The narrative that people in Africa do not have access to online transaction facilities, has been the backbone supporting the reason why some rappers release music for free, at least when one is starting out and trying to build a fanbase.

What happens when the music you first release is so good, you have made an instant fan? It’s logical that if this new fan wants to take things further, she’ll seek out more of your music and may be willing to part with her cash as a way of saying, ‘thank you and I believe in you.’

In a world in which we’re fast progressing towards, or arguably already living in, this process needs to be as frictionless as possible because, we all have stuff to do. You either really have to have nothing to do, or be a full time curator to go chasing through pages and pages on the internet to find more of a new rapper’s music. Alternatively one could weed through a list of songs on a poorly designed free platform to try figure out which music belongs to which body of work, all in order to listen to it in the way it was supposed to be experienced. Trust, the average consumer does not have the patience for all these steps.

There are services that are maturing in making this next step even less painful for the consumer.

Streaming services are providing a platform which your new, willing and able to pay fan is already acquainted with navigating around, allowing her to easily find more of your music.

You the rapper, get’s a central platform that is presenting your work the way you intended it to be experienced.
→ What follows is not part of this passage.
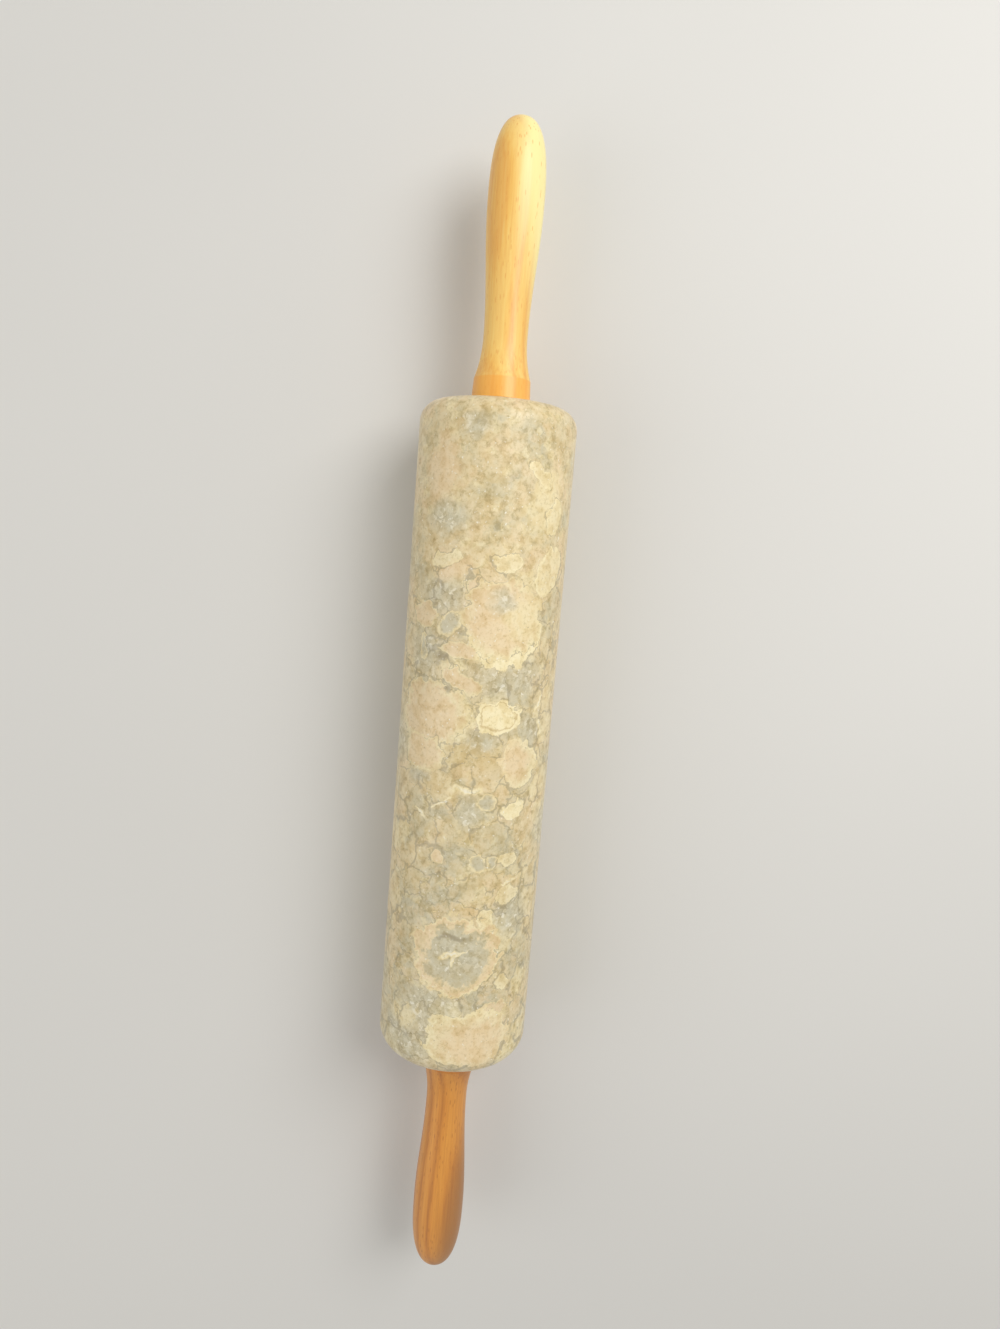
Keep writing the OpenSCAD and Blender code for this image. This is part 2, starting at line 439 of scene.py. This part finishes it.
def fossil_marble():
    """Fossil marble, ground and honed: cream shells and pebbles in grey beige, with a soft gloss."""
    material, tree, shader = new_material("fossil_marble_honed")
    place = place_in_mm(tree)
    ripples = folded(tree, place, 2.4, 2.6)
    folds = folded(tree, ripples, 8, 8)
    swirl = folded(tree, ripples, 22, 26)

    # The bed is warmer towards the right end and greyer towards the left: partly the stone's own tone, partly
    # painted light where the lamp falls on the right end
    bed = add(tree, "ShaderNodeTexNoise", {}, {
        "Vector": swirl,
        "Scale": 1 / 15,
        "Detail": 5,
        "Roughness": 0.6,
    })
    along = add(tree, "ShaderNodeSeparateXYZ", {}, {"Vector": folds})
    warmth_and_painted_light = add(tree, "ShaderNodeMapRange", {}, {
        "Value": along.outputs["X"],
        "From Min": -125,
        "From Max": 125,
        "To Min": -0.06,
        "To Max": 0.07,
    })
    bed_tone = add(tree, "ShaderNodeMath", {"operation": "ADD"}, {
        0: bed.outputs["Fac"],
        1: warmth_and_painted_light.outputs["Result"],
    })
    ground = add(tree, "ShaderNodeValToRGB", {}, {"Fac": bed_tone.outputs["Value"]}, [
        (0.36, STONE["grey"], 1),
        (0.48, STONE["beige"], 1),
        (0.60, STONE["warm"], 1),
        (0.72, STONE["peach"], 1),
    ]).outputs["Color"]

    # The larger shells stop short of the right end, where the stone is fine grained
    shelly = add(tree, "ShaderNodeMapRange", {"interpolation_type": "SMOOTHSTEP"}, {
        "Value": along.outputs["X"],
        "From Min": 78,
        "From Max": 66,
        "To Max": 0.8,
    }).outputs["Result"]
    ground = lay_shells(tree, ground, ripples, 3.6, 0.5)[0]
    ground, seam_gap = lay_shells(tree, ground, folds, 11, shelly)
    mottle = add(tree, "ShaderNodeTexNoise", {}, {
        "Vector": ripples,
        "Scale": 1 / 3.5,
        "Detail": 5,
        "Roughness": 0.65,
    })
    mottles = [(0.34, "dcd7c6", 1), (0.47, "faf8f2", 1), (0.6, "ffffff", 1)]
    ground = darkened(tree, ground, mottle, mottles)

    grain = add(tree, "ShaderNodeTexNoise", {}, {
        "Vector": place,
        "Scale": 1 / 1.3,
        "Detail": 4,
        "Roughness": 0.7,
    })
    # The outlines of the fossils are worn into waves, and torn a little where the bed is mottled.
    # As the tears wait for the bed, the fossils are worked out one after the other.
    worn = add(tree, "ShaderNodeTexNoise", {}, {"Vector": ripples, "Scale": 1 / 4, "Detail": 2})
    bed_light = add(tree, "ShaderNodeSeparateColor", {}, {"Color": ground})
    torn_by_bed = add(tree, "ShaderNodeMapRange", {}, {
        "Value": bed_light.outputs["Blue"],
        "From Min": 0.3,
        "From Max": 0.5,
        "To Min": -0.19,
        "To Max": -0.17,
    })
    tears = add(tree, "ShaderNodeMath", {"operation": "MULTIPLY_ADD"}, {
        0: worn.outputs["Fac"],
        1: 0.36,
        2: torn_by_bed.outputs["Result"],
    }).outputs["Value"]
    cells = add(tree, "ShaderNodeTexVoronoi", {}, {"Vector": ripples, "Scale": 1 / 1.5})
    cell_pick = add(tree, "ShaderNodeSeparateColor", {}, {"Color": cells.outputs["Color"]})
    crystals = add(tree, "ShaderNodeValToRGB", {}, {"Fac": cell_pick.outputs["Red"]}, [
        (0.0, "b9b196", 1),
        (0.3, STONE["crystal"], 1),
        (0.8, "d5ceb5", 1),
        (1.0, "efebda", 1),
    ]).outputs["Color"]
    kinds = {look: fossil_kind(look) for look in LOOKS}
    for fossil in FOSSILS:
        ground, seam_gap = lay_fossil(tree, kinds, ground, seam_gap, folds, tears, crystals, fossil)

    # Seams of clay round the fossils, which come and go
    breaks = add(tree, "ShaderNodeTexNoise", {}, {"Vector": ripples, "Scale": 1 / 7, "Detail": 2})
    seam_width = add(tree, "ShaderNodeMapRange", {}, {
        "Value": breaks.outputs["Fac"],
        "From Min": 0.44,
        "From Max": 0.66,
        "To Min": 0.05,
        "To Max": 0.9,
    })
    depth = add(tree, "ShaderNodeMath", {"operation": "DIVIDE"}, {
        0: seam_gap,
        1: seam_width.outputs["Result"],
    })
    seam = add(tree, "ShaderNodeMapRange", {"interpolation_type": "SMOOTHSTEP"}, {
        "Value": depth.outputs["Value"],
        "From Min": 1,
        "From Max": 0.2,
        "To Max": 0.55,
    })
    ground = add(tree, "ShaderNodeMix", {"data_type": "RGBA"}, {
        SHARE: seam.outputs["Result"],
        UNDER: ground,
        OVER: linear(STONE["seam"]),
    }).outputs[MIXED]

    # Soft clouds and grains of calcite all through the stone, with dark and white flecks
    clouds = [(0.32, "f0e9d9", 1), (0.46, "fcf9f2", 1), (0.56, "ffffff", 1)]
    ground = darkened(tree, ground, worn, clouds)
    grains = [(0.34, "e9e6da", 1), (0.48, "fdfcf9", 1), (0.6, "ffffff", 1)]
    ground = darkened(tree, ground, grain, grains)
    flecks = add(tree, "ShaderNodeTexNoise", {}, {"Vector": place, "Scale": 1 / 1.1, "Detail": 2})
    fleck_tone = add(tree, "ShaderNodeValToRGB", {}, {"Fac": flecks.outputs["Fac"]}, [
        (0.22, "857d62", 0.6),
        (0.29, "857d62", 0),
        (0.67, STONE["white"], 0),
        (0.74, STONE["white"], 0.7),
    ])
    ground = add(tree, "ShaderNodeMix", {"data_type": "RGBA"}, {
        SHARE: fleck_tone.outputs["Alpha"],
        UNDER: ground,
        OVER: fleck_tone.outputs["Color"],
    }).outputs[MIXED]

    gloss = add(tree, "ShaderNodeMapRange", {}, {
        "Value": grain.outputs["Fac"],
        "From Min": 0.3,
        "From Max": 0.7,
        "To Min": 0.45,
        "To Max": 0.33,
    })
    relief = add(tree, "ShaderNodeBump", {}, {
        "Height": grain.outputs["Fac"],
        "Distance": 0.06 * MM,
        "Strength": 0.5,
    })
    tree.links.new(ground, shader.inputs["Base Color"])
    tree.links.new(gloss.outputs["Result"], shader.inputs["Roughness"])
    tree.links.new(relief.outputs["Normal"], shader.inputs["Normal"])
    shader.inputs["IOR"].default_value = 1.5
    shader.inputs["Sheen Weight"].default_value = 0.25
    shader.inputs["Sheen Roughness"].default_value = 0.35
    return material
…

Your new fan can play your music to her heart’s content, and so further strengthening your new relationship. You the rapper, receives royalties for the number of times your music is streamed.

One could argue that as a new artist you may only succeed in generating enough airplay to only earn cents. Well, if you simultaneously release your music to streaming services for those that want to pay, and ‘leak’ to your usual channels for reaching your ‘fans’ who want it for free, then what are you losing?
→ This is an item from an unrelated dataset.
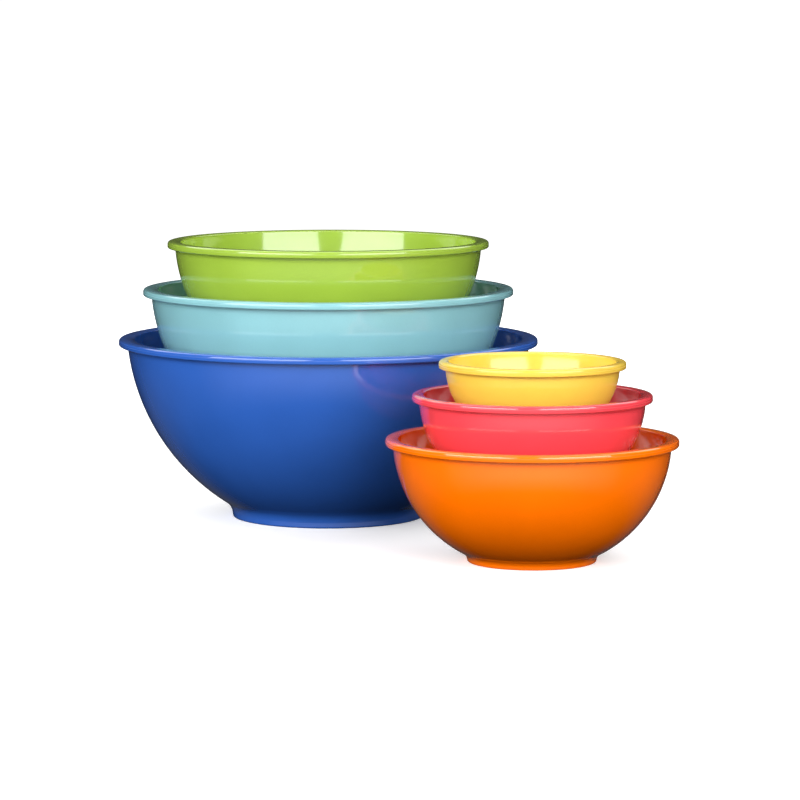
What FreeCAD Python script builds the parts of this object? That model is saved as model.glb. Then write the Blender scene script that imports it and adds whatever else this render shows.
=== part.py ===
"""Set of six nesting mixing bowls, standing as two stacks of three side by side.

Each bowl is one moulded piece: a round shell with a flat-bottomed foot ring, a curved wall and a
broad lip that stands out past the wall.  Every size of a bowl follows one rule: the largest bowl's
size less a constant step for each bowl down the set, so a smaller bowl always fits in a larger one.

Frame: millimetres, +Z up.  The origin is the centre of the space that the two stacks take up on
the table, at the table's level.  The largest bowl stands at the back left, towards -X and +Y.
"""
import FreeCAD, Part
import Sketcher
import math
import os

# Sizes that shrink down the set: (largest bowl, step from one bowl to the next smaller one).
FAMILY_SIZES = {
    "lip_radius": (152.4, 17.9),
    "bowl_height": (131.1, 15.72),
    "lip_overhang": (6.3, 0.4),
    "wall_thickness": (5.0, 0.5),
    # Degrees above level at which the outer wall's arc leaves the foot.
    "wall_slope": (30.7, 1.6),
    "foot_radius": (71.0, 8.9),
    "foot_height": (8.4, 1.3),
    "foot_ring_width": (7.0, 0.9),
    "foot_recess": (3.0, 0.4),
    "foot_blend": (11.0, 1.7),
    "foot_edge_round": (1.4, 0.15),
    "floor_thickness": (5.5, 0.5),
    "floor_blend": (7.0, 0.8),
}

# Sizes that every bowl shares.
SHARED_SIZES = {
    "lip_depth": 5.2,
    "lip_crown": 0.9,
    "lip_top_round": 1.9,
    "lip_under_round": 0.9,
    "lip_inner_round": 0.7,
    "foot_taper": 0.9,
    "foot_recess_round": 0.6,
    # Room between the next bowl's foot and the edge of the flat floor that it stands on.
    "floor_margin": 1.5,
    # Upright gap left under a bowl's foot when it is seated in the bowl below.
    "seat_clearance": 0.3,
    # Gap between the lips of the two bowls on the table, and the direction from one to the other.
    "stack_gap": 6.9,
    "stack_bearing": 56.9,
}

# The two stacks, each from the bottom bowl up, and together the whole set from largest to smallest.
STACKS = (
    ("blue_bowl", "aqua_bowl", "green_bowl"),
    ("orange_bowl", "red_bowl", "yellow_bowl"),
)
RANK = {name: rank for rank, name in enumerate(STACKS[0] + STACKS[1])}

# How far above its seat in the bowl below each upper bowl is shown.
DISPLAY_LIFTS = {
    "aqua_bowl_lift": 43.1,
    "green_bowl_lift": 42.2,
    "red_bowl_lift": 39.4,
    "yellow_bowl_lift": 32.7,
}

doc = FreeCAD.newDocument("nesting_bowls")
sheet = doc.addObject("Spreadsheet::Sheet", "sheet")


def fill_sheet():
    """Write every driving dimension to the sheet as a number with an alias."""
    cells = dict(SHARED_SIZES)
    cells.update(DISPLAY_LIFTS)
    for alias, (largest, step) in FAMILY_SIZES.items():
        cells[alias] = largest
        cells[alias + "_step"] = step
    for row, (alias, value) in enumerate(cells.items(), start=1):
        sheet.set("A%d" % row, alias)
        sheet.set("B%d" % row, "%s" % value)
        sheet.setAlias("B%d" % row, alias)
    doc.recompute()


def size(alias, rank):
    """Expression for a family size of the bowl at this rank."""
    return "(sheet.%s - %d * sheet.%s_step)" % (alias, rank, alias)


def number(expression):
    """Value of an expression, as a plain number."""
    return float(sheet.evalExpression(expression))


def bowl_sizes(rank):
    """Expressions for the heights and radii that outline one bowl."""
    at = {alias: size(alias, rank) for alias in FAMILY_SIZES}
    at["lip_under"] = "(%s - sheet.lip_depth)" % at["bowl_height"]
    at["lip_edge"] = "(%s - sheet.lip_crown)" % at["bowl_height"]
    at["wall_radius"] = "(%s - %s)" % (at["lip_radius"], at["lip_overhang"])
    at["mouth_radius"] = "(%s - %s)" % (at["wall_radius"], at["wall_thickness"])
    at["foot_edge"] = "(%s - sheet.foot_taper)" % at["foot_radius"]
    at["recess_radius"] = "(%s - %s)" % (at["foot_edge"], at["foot_ring_width"])
    at["floor_height"] = "(%s + %s)" % (at["foot_recess"], at["floor_thickness"])
    at["floor_radius"] = "(%s + sheet.floor_margin)" % size("foot_radius", rank + 1)
    at["wall_arc"] = wall_arc_radius(at)
    at["inner_arc"] = "(%s - %s)" % (at["wall_arc"], at["wall_thickness"])
    at["crown_arc"] = crown_radius(at["lip_radius"], at["mouth_radius"])
    return at


def wall_arc_radius(at):
    """Radius of the arc from the foot to the lip that leaves the foot at the wall's slope."""
    run = "(%s - %s)" % (at["wall_radius"], at["foot_radius"])
    rise = "(%s - %s)" % (at["lip_under"], at["foot_height"])
    half_turn_sine = "cos(%s * 1 deg + atan(%s / %s))" % (at["wall_slope"], run, rise)
    return "(sqrt(%s^2 + %s^2) / (2 * %s))" % (run, rise, half_turn_sine)


def crown_radius(outer, inner):
    """Radius of the low dome over the lip, which rises by lip_crown between its two edges."""
    half = "((%s - %s) / 2)" % (outer, inner)
    return "(%s^2 / (2 * sheet.lip_crown) + sheet.lip_crown / 2)" % half


def arc_centre(start, end, radius):
    """Centre of the counterclockwise arc of this radius from start to end."""
    chord = end - start
    rise = math.sqrt(radius ** 2 - (chord.Length / 2) ** 2)
    left = FreeCAD.Vector(-chord.y, chord.x, 0).normalize()
    return (start + end) * 0.5 + left * rise


def outline(sketch, corners, arcs):
    """Close an outline through the corners, with every corner and radius bound to the sheet.

    corners are pairs of expressions (radius, height); an empty expression is zero, on the axis or
    on the foot's plane.  arcs gives the radius of the sides that are arcs, by the number of the
    corner where the side starts, and whether it runs counterclockwise.
    """
    points = [FreeCAD.Vector(number(x or "0"), number(z or "0"), 0) for x, z in corners]
    count = len(points)
    ends = []
    for index in range(count):
        start = points[index]
        end = points[(index + 1) % count]
        if index not in arcs:
            sketch.addGeometry(Part.LineSegment(start, end), False)
            ends.append((1, 2))
            continue
        radius, counterclockwise = arcs[index]
        if not counterclockwise:
            start, end = end, start
        centre = arc_centre(start, end, number(radius))
        circle = Part.Circle(centre, FreeCAD.Vector(0, 0, 1), number(radius))
        angles = [math.atan2(p.y - centre.y, p.x - centre.x) for p in (start, end)]
        sketch.addGeometry(Part.ArcOfCircle(circle, *angles), False)
        ends.append((1, 2) if counterclockwise else (2, 1))
    for index in range(count):
        following = (index + 1) % count
        sketch.addConstraint(Sketcher.Constraint(
            "Coincident", index, ends[index][1], following, ends[following][0]))
    for index, (x, z) in enumerate(corners):
        bind_coordinate(sketch, "DistanceX", "radius_%d" % index, index, ends[index][0], x)
        bind_coordinate(sketch, "DistanceY", "height_%d" % index, index, ends[index][0], z)
    for index, (radius, counterclockwise) in arcs.items():
        place = sketch.addConstraint(Sketcher.Constraint("Radius", index, number(radius)))
        sketch.renameConstraint(place, "arc_%d" % index)
        sketch.setExpression("Constraints.arc_%d" % index, radius)


def bind_coordinate(sketch, kind, name, side, end, expression):
    """Hold one end of a side at a radius or height from the sheet, or on the axis that is zero."""
    if not expression:
        axis = -2 if kind == "DistanceX" else -1
        sketch.addConstraint(Sketcher.Constraint("PointOnObject", side, end, axis))
        return
    origin = (-1, 1)
    place = sketch.addConstraint(
        Sketcher.Constraint(kind, *origin, side, end, number(expression)))
    sketch.renameConstraint(place, name)
    sketch.setExpression("Constraints.%s" % name, expression)


def section_sketch(body, name):
    """Sketch on the body's own XZ plane, where x is radius and y is height."""
    sketch = body.newObject("Sketcher::SketchObject", name)
    plane = next(f for f in body.Origin.OriginFeatures if f.Role == "XZ_Plane")
    sketch.AttachmentSupport = [(plane, "")]
    sketch.MapMode = "FlatFace"
    return sketch


def turn(body, kind, name, sketch):
    """Turn a section about the bowl's axis, as a Revolution that adds or a Groove that cuts."""
    feature = body.newObject("PartDesign::" + kind, name)
    feature.Profile = sketch
    feature.ReferenceAxis = (sketch, ["V_Axis"])
    feature.Angle = 360
    doc.recompute()
    return feature


def ring_edges(feature, radius, height):
    """Names of the circular edges at this radius and height on a feature's solid."""
    tolerance = 0.01
    names = []
    for place, edge in enumerate(feature.Shape.Edges, start=1):
        if not isinstance(edge.Curve, Part.Circle):
            continue
        offset = edge.Curve.Center.z - height
        if abs(edge.Curve.Radius - radius) < tolerance and abs(offset) < tolerance:
            names.append("Edge%d" % place)
    return names


def round_ring(body, name, radius, height, rounding):
    """Fillet the circular edge at this radius and height."""
    base = body.Tip
    names = ring_edges(base, number(radius), number(height or "0"))
    if not names:
        raise RuntimeError("%s: no edge for %s" % (body.Label, name))
    fillet = body.newObject("PartDesign::Fillet", name)
    fillet.Base = (base, names)
    fillet.setExpression("Radius", rounding)
    doc.recompute()


def make_bowl(name, rank):
    """One bowl: shell turned from its outside, hollowed, recessed under the foot and rounded."""
    at = bowl_sizes(rank)
    body = doc.addObject("PartDesign::Body", name)
    body.Label = name

    outside = section_sketch(body, name + "_outside")
    outline(outside, [
        ("", ""),
        (at["foot_edge"], ""),
        (at["foot_radius"], at["foot_height"]),
        (at["wall_radius"], at["lip_under"]),
        (at["lip_radius"], at["lip_under"]),
        (at["lip_radius"], at["lip_edge"]),
        (at["mouth_radius"], at["lip_edge"]),
        ("", at["lip_edge"]),
    ], {2: (at["wall_arc"], True), 5: (at["crown_arc"], True)})
    turn(body, "Revolution", name + "_shell", outside)
    full_volume = body.Shape.Volume

    inside = section_sketch(body, name + "_inside")
    outline(inside, [
        ("", at["floor_height"]),
        (at["floor_radius"], at["floor_height"]),
        (at["mouth_radius"], at["lip_edge"]),
        (at["mouth_radius"], at["bowl_height"]),
        ("", at["bowl_height"]),
    ], {1: (at["inner_arc"], True)})
    turn(body, "Groove", name + "_hollow", inside)
    hollow_volume = body.Shape.Volume
    check_cut(name, full_volume, hollow_volume)

    underside = section_sketch(body, name + "_underside")
    outline(underside, [
        ("", ""),
        (at["recess_radius"], ""),
        (at["recess_radius"], at["foot_recess"]),
        ("", at["foot_recess"]),
    ], {})
    turn(body, "Groove", name + "_recess", underside)
    check_cut(name, hollow_volume, body.Shape.Volume)

    rings = (
        ("lip_top", at["lip_radius"], at["lip_edge"], "sheet.lip_top_round"),
        ("lip_under", at["lip_radius"], at["lip_under"], "sheet.lip_under_round"),
        ("lip_inner", at["mouth_radius"], at["lip_edge"], "sheet.lip_inner_round"),
        ("foot_blend", at["foot_radius"], at["foot_height"], at["foot_blend"]),
        ("floor_blend", at["floor_radius"], at["floor_height"], at["floor_blend"]),
        ("foot_edge", at["foot_edge"], "", at["foot_edge_round"]),
        ("recess_edge", at["recess_radius"], "", "sheet.foot_recess_round"),
        ("recess_corner", at["recess_radius"], at["foot_recess"], "sheet.foot_recess_round"),
    )
    for ring, radius, height, rounding in rings:
        round_ring(body, "%s_%s" % (name, ring), radius, height, rounding)
    return body


def check_cut(name, before, after):
    """Stop if a groove took nothing away."""
    if not after < before:
        raise RuntimeError("%s: a groove cut nothing" % name)


def seat_height(support):
    """Expression for the height of a seated bowl's foot above the foot of the bowl that holds it."""
    return "%s + sheet.seat_clearance" % bowl_sizes(RANK[support])["floor_height"]


def place_bowls(bodies):
    """Stand the two stacks either side of the origin, each bowl at its display height."""
    near, far = (size("lip_radius", RANK[stack[0]]) for stack in STACKS)
    reach = "(%s + %s + sheet.stack_gap)" % (near, far)
    across = "(%s * cos(sheet.stack_bearing * 1 deg))" % reach
    along = "(%s * sin(sheet.stack_bearing * 1 deg))" % reach
    first_x = "(%s - %s - %s) / 2" % (near, far, across)
    first_y = "(%s - %s + %s) / 2" % (far, near, along)
    axes = ((first_x, first_y), ("%s + %s" % (first_x, across), "%s - %s" % (first_y, along)))
    for stack, (axis_x, axis_y) in zip(STACKS, axes):
        height = "0"
        for level, name in enumerate(stack):
            if level:
                height += " + %s + sheet.%s_lift" % (seat_height(stack[level - 1]), name)
            bodies[name].setExpression("Placement.Base.x", axis_x)
            bodies[name].setExpression("Placement.Base.y", axis_y)
            bodies[name].setExpression("Placement.Base.z", height)
    doc.recompute()


def check_objects():
    """Stop if any object of the document failed or any bowl is not one valid solid."""
    for item in doc.Objects:
        if "Invalid" in item.State or "Error" in item.State:
            raise RuntimeError("%s failed: %s" % (item.Name, item.State))
    for name, body in bodies.items():
        shape = body.Shape
        if shape.isNull() or not shape.isValid() or len(shape.Solids) != 1:
            raise RuntimeError("%s is not one valid solid" % name)


fill_sheet()
bodies = {name: make_bowl(name, rank) for name, rank in RANK.items()}
place_bowls(bodies)
check_objects()

os.makedirs("parts", exist_ok=True)
for name, body in bodies.items():
    body.Shape.exportStep("parts/%s.step" % name)
    base = body.Placement.Base
    print("%-12s at %7.2f %7.2f %7.2f, %7.1f cm3" % (name, *base, body.Shape.Volume / 1000))
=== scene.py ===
"""Looks of a set of nesting mixing bowls: six glossy moulded bowls in two raised stacks."""
import math

import bpy
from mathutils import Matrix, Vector


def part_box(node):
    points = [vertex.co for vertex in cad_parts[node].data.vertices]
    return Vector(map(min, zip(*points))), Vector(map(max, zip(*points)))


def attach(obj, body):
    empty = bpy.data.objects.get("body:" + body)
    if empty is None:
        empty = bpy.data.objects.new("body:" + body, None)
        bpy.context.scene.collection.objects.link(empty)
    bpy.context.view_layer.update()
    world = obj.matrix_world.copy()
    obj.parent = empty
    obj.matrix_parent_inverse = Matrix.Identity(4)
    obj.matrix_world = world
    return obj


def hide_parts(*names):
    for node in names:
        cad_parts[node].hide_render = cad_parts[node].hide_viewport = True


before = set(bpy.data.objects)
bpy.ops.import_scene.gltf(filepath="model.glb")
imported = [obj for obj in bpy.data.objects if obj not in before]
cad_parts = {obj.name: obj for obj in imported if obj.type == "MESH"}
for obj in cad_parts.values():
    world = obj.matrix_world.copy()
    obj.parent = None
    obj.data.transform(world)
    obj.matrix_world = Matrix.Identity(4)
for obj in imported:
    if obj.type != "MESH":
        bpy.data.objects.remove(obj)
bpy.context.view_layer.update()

# ---------------------------------------------------------------------------------------------
# Sizes, in metres.  A bowl's lip radius, height and place come from its CAD node's box; the rest
# follow the set's own rule: the largest bowl's size less a constant step for each smaller bowl.

BOWL_NAMES = ("blue_bowl", "aqua_bowl", "green_bowl", "orange_bowl", "red_bowl", "yellow_bowl")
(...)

A handful of cents will always be worth more than a handful of nothing. If you need to ask why, think about it this way. There is a proposal underway to increase payments to USD 0.09 per 100 plays. So hypothetically, if your new fans collective play all your songs 100 000 times, that 9 cents becomes USD90. That's USD90 better than the 100 000 free downloads that generated a handful of nothing. In the bigger scheme of things, you'll be prepared for the unpredictable runaway viral hit that'll generate USD900 for every 1 million streams. Wait. What?

These numbers do not include actual individual song sales that may happen. And the opportunity to license your music to a third party who discovers it on the playlists some these platforms create.